_WORK TO BE COMPLETED_:
Reproduce the listing that follows with no differences at all.

_INFORMATION SUPPLIED_:
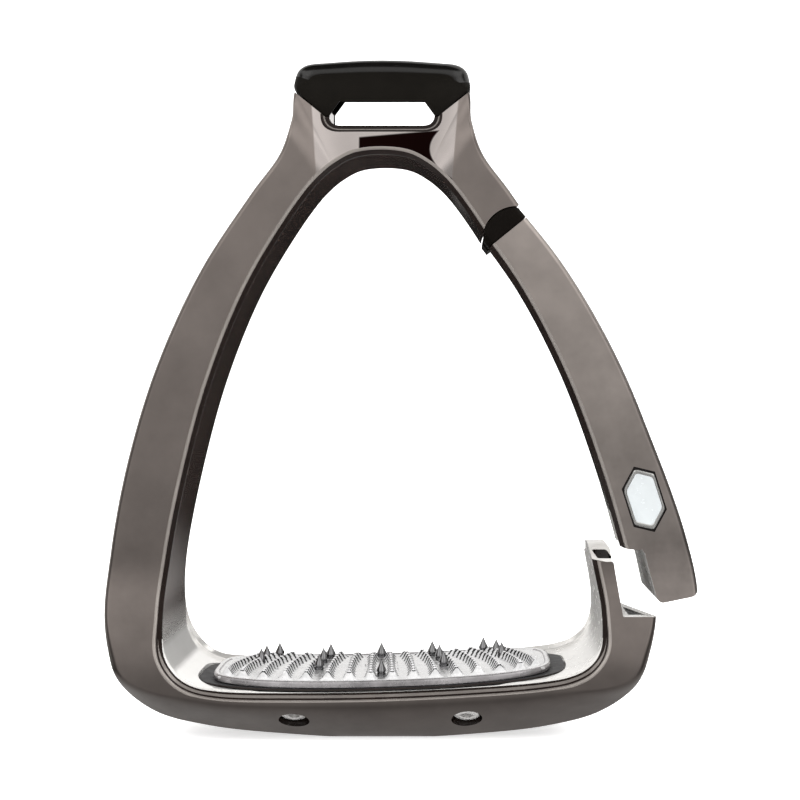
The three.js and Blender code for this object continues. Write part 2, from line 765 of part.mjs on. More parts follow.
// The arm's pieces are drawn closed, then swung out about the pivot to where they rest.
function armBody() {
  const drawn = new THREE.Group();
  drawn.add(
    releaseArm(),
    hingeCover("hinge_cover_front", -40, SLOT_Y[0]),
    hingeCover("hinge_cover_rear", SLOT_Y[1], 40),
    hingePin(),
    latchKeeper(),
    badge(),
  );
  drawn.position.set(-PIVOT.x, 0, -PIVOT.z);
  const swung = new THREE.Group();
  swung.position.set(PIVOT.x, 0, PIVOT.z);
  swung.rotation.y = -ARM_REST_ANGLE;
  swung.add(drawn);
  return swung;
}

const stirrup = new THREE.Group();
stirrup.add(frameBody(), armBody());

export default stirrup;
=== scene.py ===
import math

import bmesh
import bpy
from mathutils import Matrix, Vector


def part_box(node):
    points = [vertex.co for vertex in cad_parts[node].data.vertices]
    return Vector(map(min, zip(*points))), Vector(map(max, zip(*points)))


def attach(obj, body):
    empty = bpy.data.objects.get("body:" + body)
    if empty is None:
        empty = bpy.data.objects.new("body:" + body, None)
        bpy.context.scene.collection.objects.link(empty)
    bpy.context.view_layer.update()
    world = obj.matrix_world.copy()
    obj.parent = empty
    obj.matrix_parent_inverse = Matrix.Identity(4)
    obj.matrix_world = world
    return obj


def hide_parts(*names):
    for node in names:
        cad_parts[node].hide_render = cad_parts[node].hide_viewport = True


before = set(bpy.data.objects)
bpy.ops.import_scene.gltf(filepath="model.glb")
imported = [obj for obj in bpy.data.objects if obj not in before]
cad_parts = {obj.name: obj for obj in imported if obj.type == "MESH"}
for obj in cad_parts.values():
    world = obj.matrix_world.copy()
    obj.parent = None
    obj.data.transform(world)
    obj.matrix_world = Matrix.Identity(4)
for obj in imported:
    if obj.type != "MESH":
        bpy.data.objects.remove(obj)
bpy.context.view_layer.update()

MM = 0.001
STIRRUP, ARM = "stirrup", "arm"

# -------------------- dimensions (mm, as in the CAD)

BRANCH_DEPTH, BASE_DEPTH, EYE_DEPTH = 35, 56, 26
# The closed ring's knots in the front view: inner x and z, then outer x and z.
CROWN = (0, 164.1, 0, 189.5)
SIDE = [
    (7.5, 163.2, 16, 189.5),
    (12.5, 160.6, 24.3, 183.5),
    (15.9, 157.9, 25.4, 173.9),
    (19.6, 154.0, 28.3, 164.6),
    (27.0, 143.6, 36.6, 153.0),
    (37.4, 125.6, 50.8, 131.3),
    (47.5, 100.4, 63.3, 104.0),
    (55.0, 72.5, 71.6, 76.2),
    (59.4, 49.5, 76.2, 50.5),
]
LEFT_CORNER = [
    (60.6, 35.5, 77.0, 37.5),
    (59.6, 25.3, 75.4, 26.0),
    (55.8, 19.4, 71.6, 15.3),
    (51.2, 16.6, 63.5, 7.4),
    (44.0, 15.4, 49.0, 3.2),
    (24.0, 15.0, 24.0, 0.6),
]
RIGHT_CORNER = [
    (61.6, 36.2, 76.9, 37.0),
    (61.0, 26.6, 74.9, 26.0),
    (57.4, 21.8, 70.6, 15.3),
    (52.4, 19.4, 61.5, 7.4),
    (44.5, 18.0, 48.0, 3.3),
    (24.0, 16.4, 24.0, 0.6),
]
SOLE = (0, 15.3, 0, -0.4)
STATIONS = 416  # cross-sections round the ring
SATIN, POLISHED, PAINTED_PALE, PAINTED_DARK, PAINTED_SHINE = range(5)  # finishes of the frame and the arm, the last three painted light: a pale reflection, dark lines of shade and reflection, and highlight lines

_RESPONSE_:
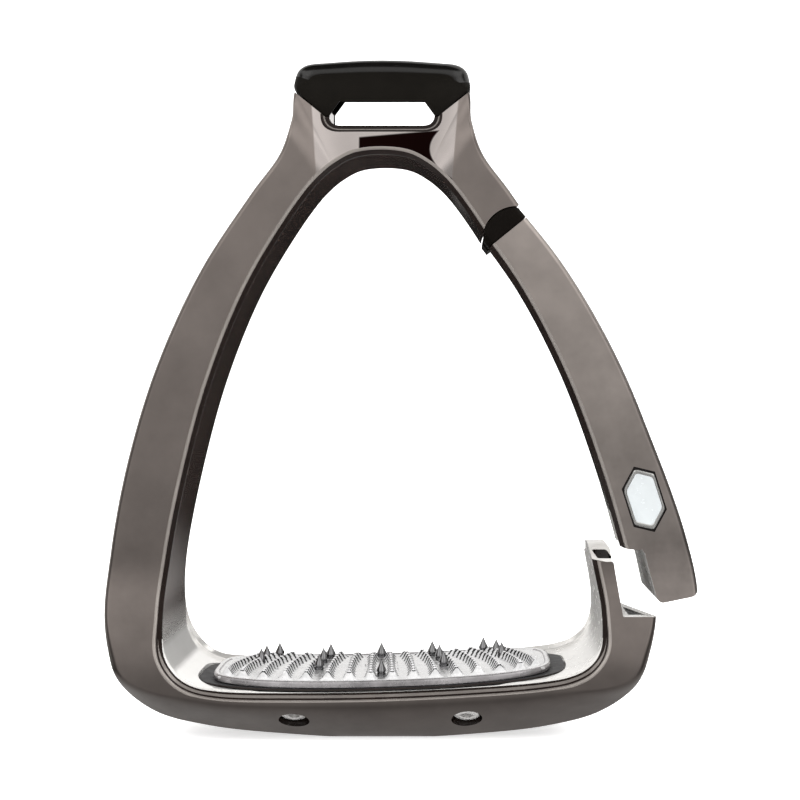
The three.js and Blender code for this object continues. Write part 2, from line 765 of part.mjs on. More parts follow.
// The arm's pieces are drawn closed, then swung out about the pivot to where they rest.
function armBody() {
  const drawn = new THREE.Group();
  drawn.add(
    releaseArm(),
    hingeCover("hinge_cover_front", -40, SLOT_Y[0]),
    hingeCover("hinge_cover_rear", SLOT_Y[1], 40),
    hingePin(),
    latchKeeper(),
    badge(),
  );
  drawn.position.set(-PIVOT.x, 0, -PIVOT.z);
  const swung = new THREE.Group();
  swung.position.set(PIVOT.x, 0, PIVOT.z);
  swung.rotation.y = -ARM_REST_ANGLE;
  swung.add(drawn);
  return swung;
}

const stirrup = new THREE.Group();
stirrup.add(frameBody(), armBody());

export default stirrup;
=== scene.py ===
import math

import bmesh
import bpy
from mathutils import Matrix, Vector


def part_box(node):
    points = [vertex.co for vertex in cad_parts[node].data.vertices]
    return Vector(map(min, zip(*points))), Vector(map(max, zip(*points)))


def attach(obj, body):
    empty = bpy.data.objects.get("body:" + body)
    if empty is None:
        empty = bpy.data.objects.new("body:" + body, None)
        bpy.context.scene.collection.objects.link(empty)
    bpy.context.view_layer.update()
    world = obj.matrix_world.copy()
    obj.parent = empty
    obj.matrix_parent_inverse = Matrix.Identity(4)
    obj.matrix_world = world
    return obj


def hide_parts(*names):
    for node in names:
        cad_parts[node].hide_render = cad_parts[node].hide_viewport = True


before = set(bpy.data.objects)
bpy.ops.import_scene.gltf(filepath="model.glb")
imported = [obj for obj in bpy.data.objects if obj not in before]
cad_parts = {obj.name: obj for obj in imported if obj.type == "MESH"}
for obj in cad_parts.values():
    world = obj.matrix_world.copy()
    obj.parent = None
    obj.data.transform(world)
    obj.matrix_world = Matrix.Identity(4)
for obj in imported:
    if obj.type != "MESH":
        bpy.data.objects.remove(obj)
bpy.context.view_layer.update()

MM = 0.001
STIRRUP, ARM = "stirrup", "arm"

# -------------------- dimensions (mm, as in the CAD)

BRANCH_DEPTH, BASE_DEPTH, EYE_DEPTH = 35, 56, 26
# The closed ring's knots in the front view: inner x and z, then outer x and z.
CROWN = (0, 164.1, 0, 189.5)
SIDE = [
    (7.5, 163.2, 16, 189.5),
    (12.5, 160.6, 24.3, 183.5),
    (15.9, 157.9, 25.4, 173.9),
    (19.6, 154.0, 28.3, 164.6),
    (27.0, 143.6, 36.6, 153.0),
    (37.4, 125.6, 50.8, 131.3),
    (47.5, 100.4, 63.3, 104.0),
    (55.0, 72.5, 71.6, 76.2),
    (59.4, 49.5, 76.2, 50.5),
]
LEFT_CORNER = [
    (60.6, 35.5, 77.0, 37.5),
    (59.6, 25.3, 75.4, 26.0),
    (55.8, 19.4, 71.6, 15.3),
    (51.2, 16.6, 63.5, 7.4),
    (44.0, 15.4, 49.0, 3.2),
    (24.0, 15.0, 24.0, 0.6),
]
RIGHT_CORNER = [
    (61.6, 36.2, 76.9, 37.0),
    (61.0, 26.6, 74.9, 26.0),
    (57.4, 21.8, 70.6, 15.3),
    (52.4, 19.4, 61.5, 7.4),
    (44.5, 18.0, 48.0, 3.3),
    (24.0, 16.4, 24.0, 0.6),
]
SOLE = (0, 15.3, 0, -0.4)
STATIONS = 416  # cross-sections round the ring
SATIN, POLISHED, PAINTED_PALE, PAINTED_DARK, PAINTED_SHINE = range(5)  # finishes of the frame and the arm, the last three painted light: a pale reflection, dark lines of shade and reflection, and highlight lines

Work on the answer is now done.